Eat Peking duck like an emperor

In Beijing, the best kaoya (roast duck) restaurants are almost molecular in their pursuit of poultry’s holy grail – that perfect union of lacquered bronze skin and succulent meat. Preparation is a long process of drying, inflating, and basting before roasting over flaming fruit wood in open-fronted ovens. The final flourish is watching a chef precisely carve the duck into symmetrical platters of chopstick-friendly morsels, ready to be rolled in wafer-thin pancakes with julienned scallions, cucumber, and soybean sauce.

Slurp up soup dumplings in Shanghai

Biting into xiaolóngbāo and slurping out the rich consommé inside is a culinary rite of passage when visiting Shanghai. Cooked and served in bamboo steamers, these bite-size round parcels are traditionally filled with pork (sometimes crab) and a savory jelly, or aspic, which melts during cooking into a delicious soup. It’s this magic trick that sets xiaolongbao apart from other dumplings. A close cousin to the xiaolóngbāo is the shengjianbao, also soup-filled but with a thicker dough and fried on the base for a crispy crunch.

Have a Hunan chili-spiked sweat-fest

Chilies are indispensable in the cuisine of Hunan province, and dishes have a habit of turning up all the flavors – salt, spice, sour, smoke – to 11. Duo lajiao (chopped pickled chilies) is the singular Hunan condiment, added liberally to stir-fries, stews, soup stocks, or, in the case of the province’s best-loved dish, simply dumped in a heap atop the steamed head of a carp. Hunan cuisine is food that will make you beg for mercy, weep for joy, but not be able to stop eating. Just order another beer to put out the flames.

Brunch on delectable dim sum (and tea)

The ultimate brunch feast, dim sum (also known as yum cha) is a parade of delicious small plate dishes, both sweet and savory, usually eaten for breakfast or lunch and always with tea. Hailing from Guangdong in southern China, a spread of dim sum might include barbecue-pork-filled buns (chashabao), shrimp dumplings (shuijing xiajiao), egg custard tarts (danta), and countless other treats. It’s the perfect food to enjoy in a group, as the more people you eat with, the more dishes you can try.

Taste the exotic flavors of Yunnan province

China’s most ethnically diverse province draws on the flavors of its many minority groups – the Bai, Dai, Naxi, and Yi to name just a few – along with influences from its southeast Asian neighbors, to forge a cuisine that feels unique even amid China’s endless culinary diversity.
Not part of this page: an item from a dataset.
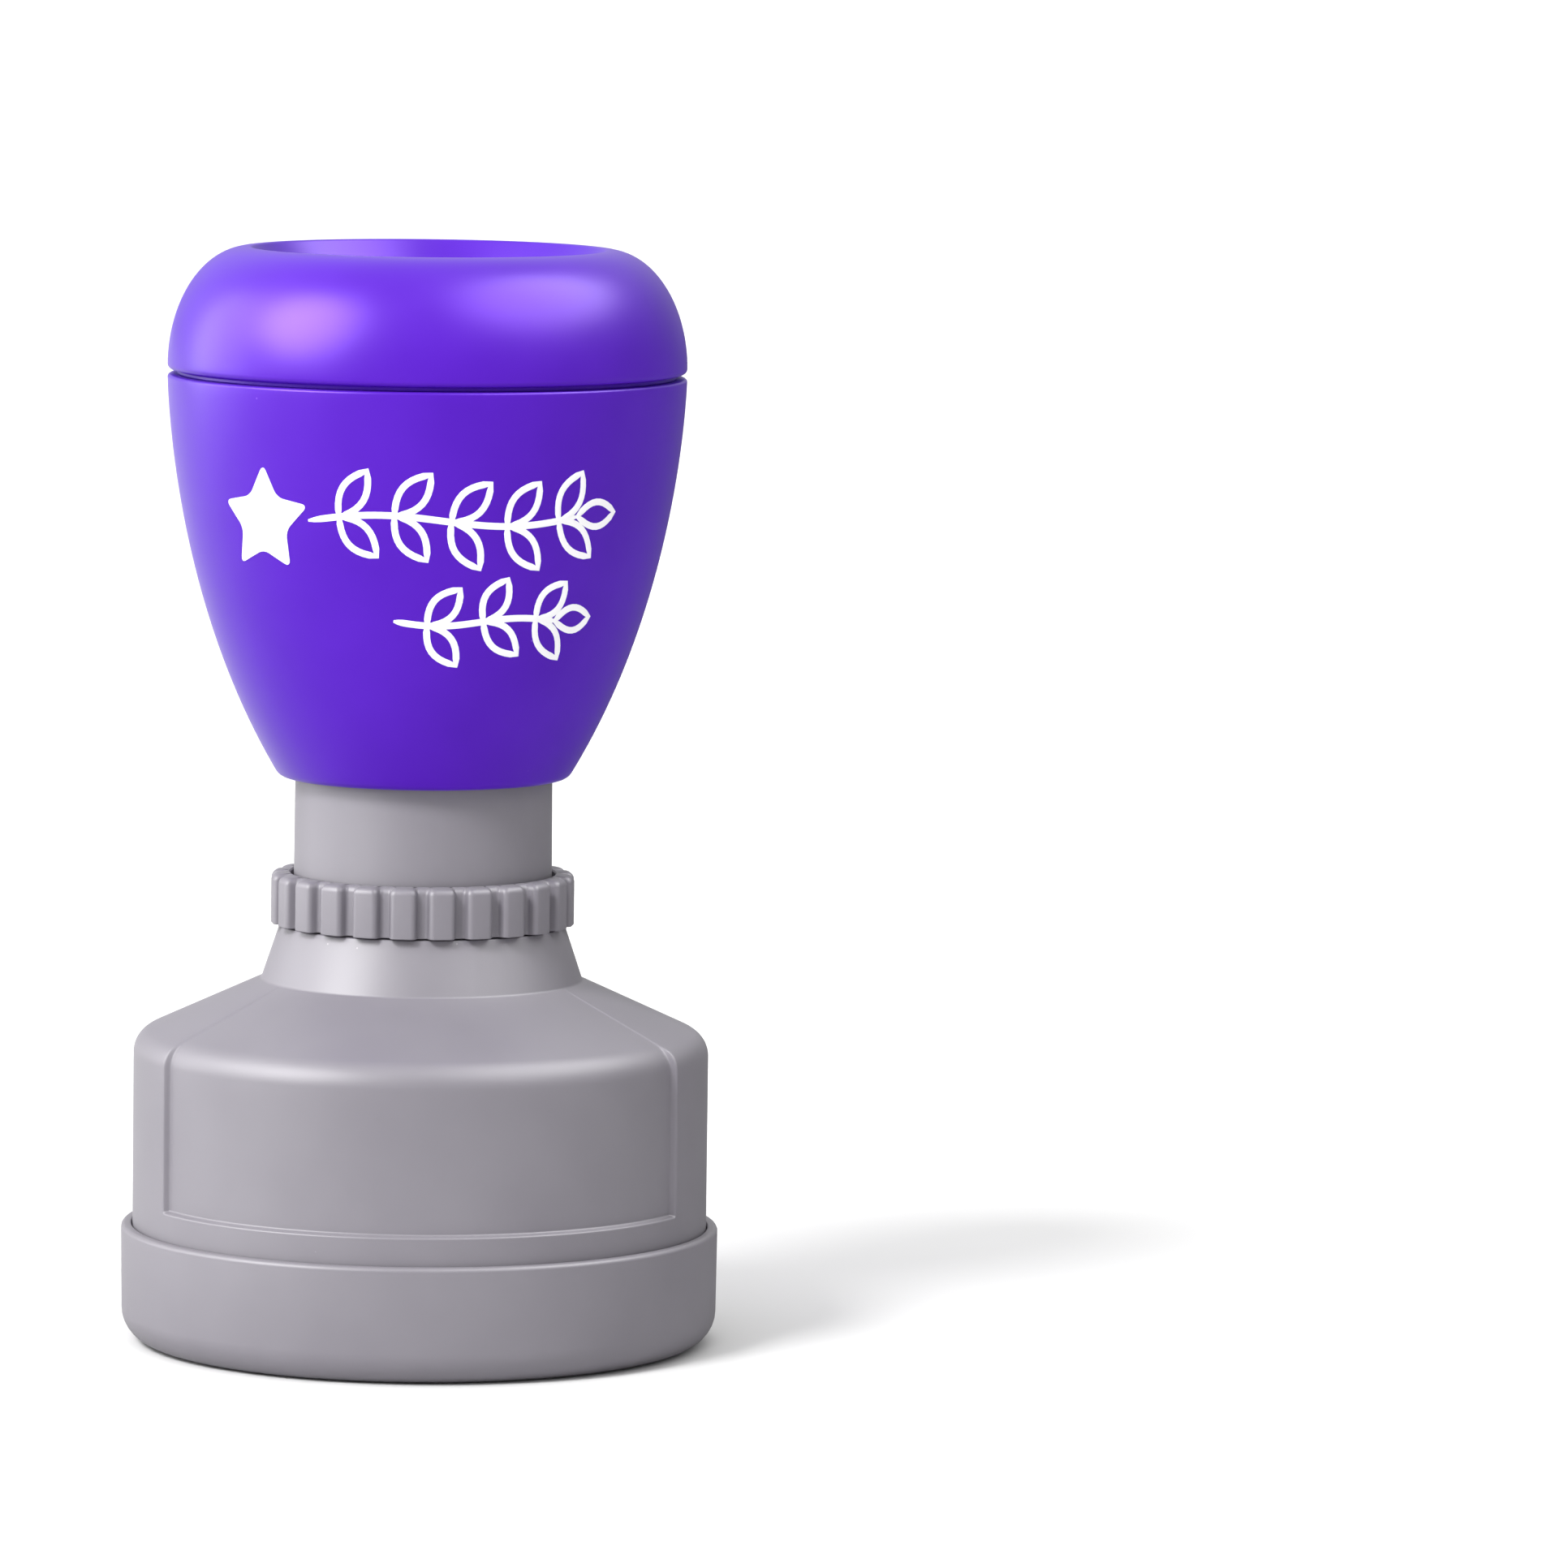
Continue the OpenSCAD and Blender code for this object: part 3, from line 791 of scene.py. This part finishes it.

In Yunnan, you can dine on everything from edible flowers, ferns and insects to rare mountain mushrooms and even fried goat cheese, all washed down with pu’er, a type of fermented tea once traded for Tibetan ponies along remote caravan trails.

Ride your culinary camel to the old Silk Road

For centuries in China’s northwest, camel traders crossed the desert sands between China, Central Asia, and Europe. These trade routes also facilitated the exchange of ingredients and cooking techniques, influencing the cuisine of the region. In Lanzhou, Hui Muslim chefs – the distant descendants of Arab and Persian merchants – twirl ribbons of chewy wheat noodles before serving them in beef broth. In Urumqi, you’ll find cumin-spiced lamb, rice pilaf, oven-baked flatbreads, and matang – sticky cakes made from honey, nuts, and dried fruit.

Find your carb nirvana in Xi’an

While rice reigns in China’s fertile south, further north it’s all about wheat, made into dumplings, steamed bread, and best of all, noodles. The ancient walled capital of Xi’an, home of the Terracotta Warriors, is also where you’ll find some of the best rib-sticking noodle dishes. Youpo chemian is one such dish, where chewy ribbons of flat noodles are hand-stretched and served with Shaanxi chili paste, dark vinegar, and a splash (po) of hot oil (you), which tops the noodles along with bean sprouts, greens, and braised pork. Simply mix and devour!

Toast your host at a Shandong banquet

Chinese food can be traditionally subdivided into the ‘Eight Great Cuisines’, with Lu cooking – the food from Shandong province – one of the most esteemed. Dishes like sweet and sour carp, braised sea cucumber, and cuttlefish roe soup lend themselves to the banquet table and are often paired with baijiu, China’s best-loved booze distilled from grains like sorghum and used as the toast of business dinners and family gatherings. For something less potent, coastal Qingdao is the birthplace of Tsingtao, China’s most famous beer, which pairs wonderfully with the city’s signature stir-fried spicy clams.

Vegetarians and Vegans

While finding dishes entirely free of animal products can be a challenge in China, the country has a 1000-year-plus tradition of Taoist and Buddhist philosophers who abstained from eating animals, which means you can often find vegetarian (sushi) restaurants near temples. These places tend to serve ‘mock-meat’ fare made from tofu, wheat gluten, mushrooms, and vegetables designed to look and taste like meat or fish dishes. This can be a rewarding foodie experience; fortunately, there are plenty of conventional vegetarian restaurants in the more international cities of Shanghai and Beijing.